103 “[Buchanan] believed that, in the short term, repression was the only appropriate immediate answer to the spreading student unrest. Despite “my long-held libertarian principles,” he said, looking back, “I came down squarely on the ‘law-and-order’ side” of things. He heaped praise upon one administrator who showed the “simple courage” to smash the student rebellion on his campus with violent police action.” !!

104-105 “The problem with the university, according to Buchanan and Devletoglou, began with its distinctive structural features: “(1) those who consume its product [students] do not purchase it [at full-cost price]; (2) those who produce it [faculty] do not sell it; and (3) those who finance it [taxpayers] do not control it.”
Having obtained the university’s services for “free,” or close to it, the customer had little reason to value them—or the faculty, administrators, and facilities at his disposal. “Is it to be wondered that he treats the whole university setting with disrespect or even contempt?” asked the coauthors. Indeed, having little of his own money at stake, the student was in an ideal position to disrupt the university whenever he or she chose to do so, even to demand that changes be made to it, without paying any personal price. So, too, the faculty “producers” bore no personal cost for the disruption and damage: tenure insulated them. It was “one of the root causes of the chaos,” in fact, for job security meant that faculty members had no driving motivation to stand up to the radical students. They had more reason to be coconspirators, or at least passive observers of the upheaval.
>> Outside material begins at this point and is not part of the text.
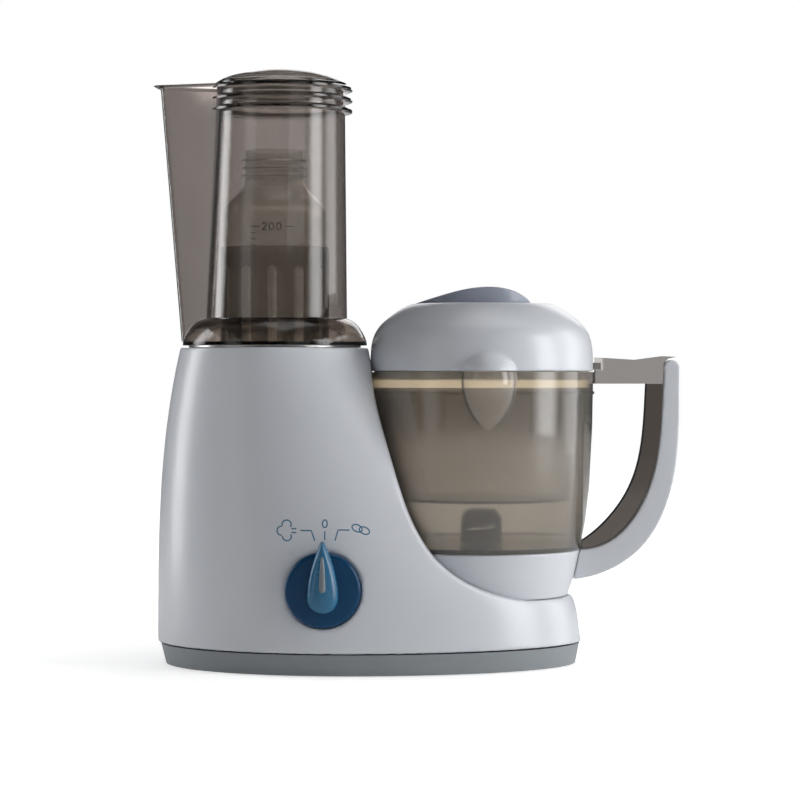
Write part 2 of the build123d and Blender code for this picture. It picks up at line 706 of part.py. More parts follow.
with BuildPart() as steam_port:
    with BuildSketch(Plane(origin=(bowl_x - 70.0, mid_y, nozzle_z), z_dir=(-1, 0, 0))):
        Circle(5.4)
        Circle(3.4, mode=Mode.SUBTRACT)
    extrude(amount=3.6)
save("steam_port", steam_port)

cap_low = lid_top + 0.2
cap_back = [(-1.0, cap_low), (20.0, cap_low + 6.2), (48.5, cap_low + 10.7), (66.0, cap_low + 7.4), (76.4, cap_low)]
with BuildPart() as lid_cap:
    with BuildSketch(upright(0, -26)):
        with BuildLine():
            Spline(*cap_back)
            Line(cap_back[-1], cap_back[0])
        make_face()
    extrude(amount=-52)
    with BuildSketch(level(cap_low, 37.7)):
        Ellipse(38.6, 24.0)
    extrude(amount=20, mode=Mode.INTERSECT)
    extrude(disc(229.5, bowl_x, 15.6), amount=cap_low - 229.5)
save("lid_cap", lid_cap)

# ---------------------------------------------------------------- bottle warmer on the column
dish_low = column_top + 1.4
with BuildPart() as dish_gasket:
    revolve(ring_outline(column_x, 53.0, 56.6, column_top + 1.0, dish_low - 0.05), axis=vertical(column_x))
save("dish_gasket", dish_gasket)

dish_top = hood_bottom - 0.3
with BuildPart() as steam_dish:
    with BuildSketch(upright(column_x)):
        with BuildLine():
            Spline((61.0, dish_low + 0.2), (60.2, 214.5), (56.4, 221.6), (47.6, dish_top),
                   tangents=[(0, 1), (-1, 0.35)])
            Polyline((47.6, dish_top), (41.0, dish_top), (41.0, dish_top - 2.0), (46.8, dish_top - 2.0))
            Spline((46.8, dish_top - 2.0), (54.9, 220.2), (58.4, 214.0), (59.0, dish_low + 2.0))
            Polyline((59.0, dish_low + 2.0), (53.0, dish_low + 2.0), (53.0, dish_low), (61.0, dish_low),
                     (61.0, dish_low + 0.2))
        make_face()
    revolve(axis=vertical(column_x))
    with BuildSketch(level(212, column_x - 53.5)):
        SlotOverall(20, 4, rotation=90)
    extrude(amount=20, mode=Mode.SUBTRACT)
save("steam_dish", steam_dish)

arch_count = 7
arch_r = 47.0
with BuildPart() as arch_ring:
    revolve(ring_outline(column_x, arch_r - 1.2, arch_r, dish_low + 0.2, dish_low + 14.6), axis=vertical(column_x))
    revolve(ring_outline(column_x, 41.5, arch_r, dish_low + 13.6, dish_low + 15.0), axis=vertical(column_x))
    for arch in range(arch_count):
        angle = 360 / arch_count * arch - 90
        with BuildSketch(
            Plane(
                origin=(column_x, mid_y, 0),
                x_dir=(-sin(radians(angle)), cos(radians(angle)), 0),
                z_dir=(cos(radians(angle)), sin(radians(angle)), 0),
            ).offset(40)
        ):
            with Locations((0, 211.0)):
                Ellipse(18.5, 10.0)
        extrude(amount=15, mode=Mode.SUBTRACT)
save("arch_ring", arch_ring)

wing_half = 32.0
nose_half = 5.5


def wing(height, nose_left, inset):
    """Plan of the filling chute: straight sides from the hood to a rounded nose on the left."""
    with BuildSketch(level(height, column_x)) as face:
        reach = nose_left - column_x
        Polygon(
            (0, wing_half - inset), (reach + inset, nose_half - inset),
            (reach + inset, inset - nose_half), (0, inset - wing_half), align=None,
        )
        nose = face.vertices().group_by(Axis.X)[0]
        fillet(nose, (nose_half - inset) * 0.9)
    return face.sketch


def wing_sections(inset, low, high):
    """Plans of the chute at two heights; its nose leans out towards the top."""
    nose_low = -155.6
    nose_high = -169.4
    lean = (nose_high - nose_low) / (hood_top - wing_low)
    return [wing(height, nose_low + lean * (height - wing_low), inset) for height in (low, high)]


def tube_place(height):
    """Centre x and outer radius of the hood's tube at a height."""
    rise = (height - hood_bottom) / (hood_top - hood_bottom)
    centre = hood_foot_x + (hood_mouth_x - hood_foot_x) * rise
    return centre, hood_foot_r + (hood_mouth_r - hood_foot_r) * rise


def tube_sections(inset, low, high):
    """Round plans of the tube at two heights."""
    return [disc(height, tube_place(height)[0], tube_place(height)[1] - inset) for height in (low, high)]


def dish_clearance():
    """The space that the dish takes up inside the hood's foot, as an outline to revolve."""
    with BuildSketch(upright(column_x)) as face:
        with BuildLine():
            Polyline((0, 200), (61.3, 200), (61.3, dish_low + 0.2))
            Spline((61.3, dish_low + 0.2), (60.6, 214.8), (56.7, 222.0), (47.7, dish_top + 0.35))
            Polyline((47.7, dish_top + 0.35), (0, dish_top + 0.35), (0, 200))
        make_face()
    return face.sketch


wing_low = 213.0
flange_r = 47.4
with BuildPart() as hood_shell:
    loft(sections=wing_sections(0, wing_low, hood_top))
    for flange_z in (366.2, 373.4, 380.6):
        flange_x, tube_r = tube_place(flange_z)
        revolve(
            outline(flange_x, [(tube_r - 1.4, flange_z), (flange_r, flange_z - 1.6), (flange_r, flange_z - 0.2),
                               (tube_r + 2.0, flange_z + 1.4), (tube_r - 1.4, flange_z + 1.4)]),
            axis=vertical(flange_x),
        )
    loft(sections=[wing(hood_top - 2.0, -169.6, -0.6), wing(hood_top, -172.3, -1.6)])
    loft(sections=wing_sections(skin, 205.0, hood_top + 5), mode=Mode.SUBTRACT)
    loft(sections=tube_sections(0, hood_bottom, hood_top))
    loft(sections=tube_sections(skin, hood_bottom - 10, hood_top + 5), mode=Mode.SUBTRACT)
    revolve(dish_clearance(), axis=vertical(column_x), mode=Mode.SUBTRACT)
save("hood_shell", hood_shell)

lid_low = hood_top + 0.3
skirt_r = hood_mouth_r - skin - 0.4
with BuildPart() as hood_lid:
    with BuildSketch(upright(hood_mouth_x)):
        with BuildLine():
            Spline((0, 394.0), (30.0, 389.6), (hood_mouth_r + 1.6, lid_low + 1.0), tangents=[(1, 0), (1, -0.75)])
            Polyline((hood_mouth_r + 1.6, lid_low + 1.0), (hood_mouth_r + 1.6, lid_low), (skirt_r, lid_low),
                     (skirt_r, 364.5), (skirt_r - 1.8, 364.5), (skirt_r - 1.8, 381.8))
            Spline((skirt_r - 1.8, 381.8), (28.0, 388.2), (0, 392.2))
            Line((0, 392.2), (0, 394.0))
        make_face()
    revolve(axis=vertical(hood_mouth_x))
    for groove_z in (366.0, 376.0):
        revolve(ring_outline(hood_mouth_x, skirt_r - 0.8, skirt_r + 0.8, groove_z, groove_z + 2.2),
                axis=vertical(hood_mouth_x), mode=Mode.SUBTRACT)
save("hood_lid", hood_lid)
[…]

Finally, owing to a management structure that divorced investment and ownership from control, university administrators misunderstood who their true bosses were. They tended to be “prisoners of their faculty,” allowing faculty rather than shareholders to set policy (a situation as perverse to the authors as workers’ control in industry would be). Equally peculiar in the authors’ minds was that “taxpayers and alumni,” by which they presumably meant donating alumni, “unlike investing stockholders,” paid scant attention to “the results obtained by management,” even though their money sustained the institutions.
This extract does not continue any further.